Former executive editor of the
New York Times, Raines (
The One That Got Away: A Memoir) presents the little-known story of white Alabama volunteers who fought for the Union during the Civil War. The First Alabama Cavalry consisted of 2,066 white Alabamian farmers, including Raines’s great-great-grandfather, who fought for the Union, assisting General William Tecumseh Sherman during the fall of Vicksburg and the burning of Atlanta. Raines’s crucial contribution to Civil War scholarship focuses on how the history of the Alabama Unionists was purposefully buried by Southern “lost cause” revisionists, inspired by Columbia University historian William Archibald Dunning, who promoted white-supremacist historiography.
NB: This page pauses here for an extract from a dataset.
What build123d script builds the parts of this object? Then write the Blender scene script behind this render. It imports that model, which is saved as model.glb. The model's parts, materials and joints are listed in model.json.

Raines’s work makes it clear that the only sure way to overcome partisan bias in written accounts is to compare sources and mine libraries of information. With superb pacing and well-modulated tones, award-winning narrator Mark Bramhall gravely emphasizes the significance of Raines’s findings and keeps listeners engaged as he explores the fallacies of the lost-cause myth.
VERDICT This compellingly narrated contribution to U.S. Civil War historiography, made personal by Raines’s family history, is illuminating and thought-provoking. An important update to Margaret M. Storey’s Loyalty and Loss: Alabama’s Unionists in the Civil War and Reconstruction and an excellent addition to any audio history collection.